At least the blacks in the USA and the western world at large have the right to speak, the right to live and the right to education, which they demand through protests. How will the marginalized segments of Pakistani society ask for their basic human rights?

A woman cannot speak up to her father and then her husband, a non-Muslim can never seek a decent life, as the government does not see they exist, a Shia cannot openly preach or practice his religion, a queer person will always stay in the shadows because of social stigma, the poor can never access finances, and the landless will always be bonded labor for the landlord.

In Pakistan the food chain starts with the man with the biggest stick and ends with wretchedly poor in the mountains of Balochistan. Even the strongest man can be deprived of his wealth in a lawless society, and it has happened here

In Pakistan the food chain starts with the man with the biggest stick and ends with wretchedly poor in the mountains of Balochistan. Even the strongest man can be deprived of his wealth in a lawless society, and it has happened here.

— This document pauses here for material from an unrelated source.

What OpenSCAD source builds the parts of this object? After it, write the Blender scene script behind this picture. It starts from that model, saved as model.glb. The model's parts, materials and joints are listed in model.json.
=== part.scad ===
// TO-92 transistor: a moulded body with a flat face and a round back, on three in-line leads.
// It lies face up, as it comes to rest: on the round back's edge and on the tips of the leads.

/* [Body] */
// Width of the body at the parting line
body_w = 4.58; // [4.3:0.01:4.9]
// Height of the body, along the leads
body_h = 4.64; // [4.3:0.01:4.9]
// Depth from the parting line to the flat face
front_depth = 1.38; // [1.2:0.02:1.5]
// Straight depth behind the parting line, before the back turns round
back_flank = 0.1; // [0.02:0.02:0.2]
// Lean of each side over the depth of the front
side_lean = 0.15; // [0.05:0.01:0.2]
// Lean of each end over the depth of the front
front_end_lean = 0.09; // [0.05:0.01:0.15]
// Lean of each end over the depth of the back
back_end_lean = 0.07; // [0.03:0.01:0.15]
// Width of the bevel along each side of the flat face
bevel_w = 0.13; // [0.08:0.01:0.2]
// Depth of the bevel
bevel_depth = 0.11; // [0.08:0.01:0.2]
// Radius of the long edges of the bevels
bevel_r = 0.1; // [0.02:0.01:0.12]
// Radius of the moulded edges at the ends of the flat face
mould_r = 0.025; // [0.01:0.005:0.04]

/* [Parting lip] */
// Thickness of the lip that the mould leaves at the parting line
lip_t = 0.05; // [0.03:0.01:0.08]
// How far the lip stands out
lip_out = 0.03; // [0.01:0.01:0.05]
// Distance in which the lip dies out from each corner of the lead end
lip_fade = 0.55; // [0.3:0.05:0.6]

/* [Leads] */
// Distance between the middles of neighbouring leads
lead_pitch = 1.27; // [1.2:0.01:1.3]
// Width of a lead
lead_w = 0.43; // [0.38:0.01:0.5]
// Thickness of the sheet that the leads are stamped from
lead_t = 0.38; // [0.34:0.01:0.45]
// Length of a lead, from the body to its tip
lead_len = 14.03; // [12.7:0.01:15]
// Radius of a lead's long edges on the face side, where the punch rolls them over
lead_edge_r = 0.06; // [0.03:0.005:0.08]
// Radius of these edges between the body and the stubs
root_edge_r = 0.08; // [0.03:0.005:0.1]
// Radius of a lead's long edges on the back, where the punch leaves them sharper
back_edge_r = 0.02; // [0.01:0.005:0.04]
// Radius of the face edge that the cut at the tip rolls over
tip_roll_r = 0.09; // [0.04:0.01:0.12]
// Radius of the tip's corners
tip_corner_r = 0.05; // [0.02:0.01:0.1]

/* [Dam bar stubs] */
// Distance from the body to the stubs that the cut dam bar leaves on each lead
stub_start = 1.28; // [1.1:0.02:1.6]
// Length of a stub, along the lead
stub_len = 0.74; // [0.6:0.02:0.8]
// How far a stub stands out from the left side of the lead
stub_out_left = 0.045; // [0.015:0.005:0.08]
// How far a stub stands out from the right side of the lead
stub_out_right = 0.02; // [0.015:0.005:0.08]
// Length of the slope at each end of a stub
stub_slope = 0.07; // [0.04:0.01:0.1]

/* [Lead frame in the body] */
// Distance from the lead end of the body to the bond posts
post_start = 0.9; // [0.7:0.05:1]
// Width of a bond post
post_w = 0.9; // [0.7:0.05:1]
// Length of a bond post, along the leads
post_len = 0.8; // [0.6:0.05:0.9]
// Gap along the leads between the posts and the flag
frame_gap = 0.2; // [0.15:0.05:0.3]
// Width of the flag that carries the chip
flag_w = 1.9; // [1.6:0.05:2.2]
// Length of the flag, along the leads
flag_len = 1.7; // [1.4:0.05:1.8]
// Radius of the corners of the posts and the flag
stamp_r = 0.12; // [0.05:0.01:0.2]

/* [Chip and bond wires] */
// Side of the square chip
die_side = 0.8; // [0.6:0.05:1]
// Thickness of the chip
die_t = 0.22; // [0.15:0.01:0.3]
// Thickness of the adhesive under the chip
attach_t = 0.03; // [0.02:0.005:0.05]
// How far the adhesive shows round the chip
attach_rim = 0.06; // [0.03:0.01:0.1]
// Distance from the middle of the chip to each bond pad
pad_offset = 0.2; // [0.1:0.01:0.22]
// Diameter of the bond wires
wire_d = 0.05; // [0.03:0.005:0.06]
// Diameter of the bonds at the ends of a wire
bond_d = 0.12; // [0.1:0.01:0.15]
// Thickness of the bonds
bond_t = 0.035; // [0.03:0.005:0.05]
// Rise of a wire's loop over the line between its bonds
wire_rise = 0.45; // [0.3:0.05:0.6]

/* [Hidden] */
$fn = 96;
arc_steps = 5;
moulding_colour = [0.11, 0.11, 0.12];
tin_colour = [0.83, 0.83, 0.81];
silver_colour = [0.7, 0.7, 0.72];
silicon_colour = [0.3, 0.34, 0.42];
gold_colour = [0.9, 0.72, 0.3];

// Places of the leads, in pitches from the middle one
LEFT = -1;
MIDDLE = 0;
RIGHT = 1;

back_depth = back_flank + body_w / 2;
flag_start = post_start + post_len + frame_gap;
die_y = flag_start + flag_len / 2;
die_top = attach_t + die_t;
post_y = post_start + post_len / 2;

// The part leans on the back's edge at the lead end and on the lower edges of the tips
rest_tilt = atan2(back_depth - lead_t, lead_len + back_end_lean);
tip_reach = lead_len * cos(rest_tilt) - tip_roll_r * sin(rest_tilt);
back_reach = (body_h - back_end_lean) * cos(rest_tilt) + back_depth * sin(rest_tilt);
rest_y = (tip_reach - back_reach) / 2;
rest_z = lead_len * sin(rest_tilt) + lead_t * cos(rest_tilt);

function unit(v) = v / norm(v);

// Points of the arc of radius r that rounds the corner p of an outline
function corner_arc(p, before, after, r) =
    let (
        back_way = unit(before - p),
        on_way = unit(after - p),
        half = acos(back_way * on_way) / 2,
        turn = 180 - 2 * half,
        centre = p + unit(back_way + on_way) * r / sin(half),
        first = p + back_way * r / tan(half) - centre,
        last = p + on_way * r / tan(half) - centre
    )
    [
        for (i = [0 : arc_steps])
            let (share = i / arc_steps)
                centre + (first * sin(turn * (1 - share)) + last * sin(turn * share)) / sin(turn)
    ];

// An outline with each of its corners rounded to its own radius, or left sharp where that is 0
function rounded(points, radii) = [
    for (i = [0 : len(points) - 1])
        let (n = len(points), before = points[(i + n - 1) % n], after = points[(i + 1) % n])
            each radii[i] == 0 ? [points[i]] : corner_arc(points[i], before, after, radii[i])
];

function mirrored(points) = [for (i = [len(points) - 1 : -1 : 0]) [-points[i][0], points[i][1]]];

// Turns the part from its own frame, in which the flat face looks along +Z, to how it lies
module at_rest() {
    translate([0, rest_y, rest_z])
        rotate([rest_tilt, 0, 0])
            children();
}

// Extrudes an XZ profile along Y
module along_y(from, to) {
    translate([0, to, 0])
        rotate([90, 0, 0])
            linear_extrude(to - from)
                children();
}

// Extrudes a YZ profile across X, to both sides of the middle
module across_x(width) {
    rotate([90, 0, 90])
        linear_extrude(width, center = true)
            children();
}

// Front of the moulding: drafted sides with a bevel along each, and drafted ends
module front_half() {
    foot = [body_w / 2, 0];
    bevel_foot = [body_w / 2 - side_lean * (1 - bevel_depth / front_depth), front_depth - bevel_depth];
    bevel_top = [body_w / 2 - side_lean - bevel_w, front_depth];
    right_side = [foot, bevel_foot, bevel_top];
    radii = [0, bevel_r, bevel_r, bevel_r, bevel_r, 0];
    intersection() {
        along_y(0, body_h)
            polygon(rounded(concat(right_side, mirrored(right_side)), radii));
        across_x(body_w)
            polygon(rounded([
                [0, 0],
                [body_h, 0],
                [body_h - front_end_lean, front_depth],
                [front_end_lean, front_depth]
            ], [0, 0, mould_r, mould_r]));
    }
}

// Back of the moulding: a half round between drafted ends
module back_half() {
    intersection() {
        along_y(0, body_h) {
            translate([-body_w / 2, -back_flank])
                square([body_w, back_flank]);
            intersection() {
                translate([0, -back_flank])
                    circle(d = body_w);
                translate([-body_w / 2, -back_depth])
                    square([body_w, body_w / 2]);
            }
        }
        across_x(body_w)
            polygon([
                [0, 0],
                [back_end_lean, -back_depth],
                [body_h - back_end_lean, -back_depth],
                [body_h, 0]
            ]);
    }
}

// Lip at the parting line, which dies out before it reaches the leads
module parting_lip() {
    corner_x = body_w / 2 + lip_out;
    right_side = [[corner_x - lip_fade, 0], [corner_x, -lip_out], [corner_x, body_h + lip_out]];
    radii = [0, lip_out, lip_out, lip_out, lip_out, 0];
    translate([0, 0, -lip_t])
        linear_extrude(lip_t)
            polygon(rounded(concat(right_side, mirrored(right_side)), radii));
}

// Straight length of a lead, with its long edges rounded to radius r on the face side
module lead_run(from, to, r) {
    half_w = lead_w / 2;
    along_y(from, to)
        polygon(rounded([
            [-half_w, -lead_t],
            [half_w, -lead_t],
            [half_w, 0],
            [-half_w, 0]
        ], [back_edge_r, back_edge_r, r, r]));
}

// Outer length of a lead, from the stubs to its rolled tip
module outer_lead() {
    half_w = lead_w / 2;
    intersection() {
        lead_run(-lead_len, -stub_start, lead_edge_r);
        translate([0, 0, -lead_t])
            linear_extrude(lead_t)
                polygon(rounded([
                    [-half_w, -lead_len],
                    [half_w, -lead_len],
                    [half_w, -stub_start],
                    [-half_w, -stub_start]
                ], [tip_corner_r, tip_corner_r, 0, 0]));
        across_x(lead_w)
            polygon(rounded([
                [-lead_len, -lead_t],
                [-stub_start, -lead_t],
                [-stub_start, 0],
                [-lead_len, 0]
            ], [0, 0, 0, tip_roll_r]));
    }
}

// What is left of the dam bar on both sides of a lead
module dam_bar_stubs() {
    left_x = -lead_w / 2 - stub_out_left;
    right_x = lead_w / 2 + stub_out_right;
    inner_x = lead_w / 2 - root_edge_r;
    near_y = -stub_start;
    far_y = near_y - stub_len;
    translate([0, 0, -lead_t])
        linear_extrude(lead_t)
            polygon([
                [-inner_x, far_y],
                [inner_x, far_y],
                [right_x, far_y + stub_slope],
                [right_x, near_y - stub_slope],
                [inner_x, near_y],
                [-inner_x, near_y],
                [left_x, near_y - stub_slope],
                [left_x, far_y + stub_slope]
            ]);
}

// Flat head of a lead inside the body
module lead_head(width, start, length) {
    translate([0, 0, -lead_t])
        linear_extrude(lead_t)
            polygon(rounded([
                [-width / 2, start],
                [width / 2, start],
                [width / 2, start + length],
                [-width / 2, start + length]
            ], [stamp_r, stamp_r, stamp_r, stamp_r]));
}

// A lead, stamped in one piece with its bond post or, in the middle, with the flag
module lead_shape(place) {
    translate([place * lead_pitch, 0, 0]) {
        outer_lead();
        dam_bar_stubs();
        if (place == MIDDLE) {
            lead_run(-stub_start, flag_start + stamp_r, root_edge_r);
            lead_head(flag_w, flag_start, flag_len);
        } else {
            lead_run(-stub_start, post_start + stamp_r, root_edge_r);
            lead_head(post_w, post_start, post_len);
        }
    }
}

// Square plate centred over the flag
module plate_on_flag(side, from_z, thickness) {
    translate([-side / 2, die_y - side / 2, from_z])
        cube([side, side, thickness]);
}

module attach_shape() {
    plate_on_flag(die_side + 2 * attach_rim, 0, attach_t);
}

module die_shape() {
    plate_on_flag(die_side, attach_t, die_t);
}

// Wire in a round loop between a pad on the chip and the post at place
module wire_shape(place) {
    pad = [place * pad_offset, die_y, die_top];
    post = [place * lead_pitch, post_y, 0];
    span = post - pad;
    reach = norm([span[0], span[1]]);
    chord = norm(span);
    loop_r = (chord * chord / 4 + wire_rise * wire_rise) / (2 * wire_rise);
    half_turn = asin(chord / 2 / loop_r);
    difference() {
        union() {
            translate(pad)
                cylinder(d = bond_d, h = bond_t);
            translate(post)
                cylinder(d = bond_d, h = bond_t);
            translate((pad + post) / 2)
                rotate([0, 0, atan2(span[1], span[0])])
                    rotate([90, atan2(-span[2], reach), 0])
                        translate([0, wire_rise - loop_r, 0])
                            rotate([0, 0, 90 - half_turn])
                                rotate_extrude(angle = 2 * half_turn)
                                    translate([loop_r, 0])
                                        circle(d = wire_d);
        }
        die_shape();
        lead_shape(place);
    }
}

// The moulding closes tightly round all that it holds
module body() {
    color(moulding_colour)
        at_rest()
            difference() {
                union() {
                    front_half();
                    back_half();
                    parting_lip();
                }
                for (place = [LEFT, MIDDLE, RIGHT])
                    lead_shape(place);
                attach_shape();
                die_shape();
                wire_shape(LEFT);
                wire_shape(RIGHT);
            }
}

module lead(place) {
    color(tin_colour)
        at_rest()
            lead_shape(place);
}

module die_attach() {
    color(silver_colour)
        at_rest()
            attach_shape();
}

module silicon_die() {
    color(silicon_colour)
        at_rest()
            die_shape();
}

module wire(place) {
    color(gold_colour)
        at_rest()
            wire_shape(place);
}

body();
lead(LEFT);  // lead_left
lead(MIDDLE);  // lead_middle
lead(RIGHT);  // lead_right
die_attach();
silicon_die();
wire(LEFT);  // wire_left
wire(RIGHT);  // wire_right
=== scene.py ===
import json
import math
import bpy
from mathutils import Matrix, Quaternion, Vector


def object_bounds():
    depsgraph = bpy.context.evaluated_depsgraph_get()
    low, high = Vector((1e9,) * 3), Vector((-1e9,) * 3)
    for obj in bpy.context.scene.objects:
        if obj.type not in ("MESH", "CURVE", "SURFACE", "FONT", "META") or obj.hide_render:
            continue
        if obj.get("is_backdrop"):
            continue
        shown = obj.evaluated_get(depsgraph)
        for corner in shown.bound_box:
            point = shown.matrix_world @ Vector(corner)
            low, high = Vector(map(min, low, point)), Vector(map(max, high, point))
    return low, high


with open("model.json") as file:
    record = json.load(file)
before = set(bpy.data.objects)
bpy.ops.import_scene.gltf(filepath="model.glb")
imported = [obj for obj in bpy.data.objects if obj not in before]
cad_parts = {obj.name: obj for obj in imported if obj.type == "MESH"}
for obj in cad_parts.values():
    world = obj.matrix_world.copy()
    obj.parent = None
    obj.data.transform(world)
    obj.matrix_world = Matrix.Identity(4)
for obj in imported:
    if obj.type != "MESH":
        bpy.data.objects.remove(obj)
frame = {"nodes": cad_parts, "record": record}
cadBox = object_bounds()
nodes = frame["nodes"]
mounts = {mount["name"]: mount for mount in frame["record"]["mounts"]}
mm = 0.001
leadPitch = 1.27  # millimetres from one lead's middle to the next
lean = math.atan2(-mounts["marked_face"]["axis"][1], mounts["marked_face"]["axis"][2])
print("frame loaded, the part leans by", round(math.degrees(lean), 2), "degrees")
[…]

Therefore, no one has genuine rights.

Where does that leave us? Are we waiting for the ultimate messiah to launch a political struggle to snatch people’s rights from the rich and powerful back for them? because the rich never part with their money that easily. Will the wretchedly poor have to resign to their fate because they were unfortunately enough to be born in a country that simply has no one left to knock some sense into them? It’s no coincidence Pakistan is constantly in conflict since the past three four decades. We can blame the USA and India all we want, but the fact remains that they find alienated people inside Pakistan to use for their ends, and that is Pakistan’s bane.

If the powerful do not relent and a political leader does not step up to the plate and be counted, something will give very soon, and it will not be pretty.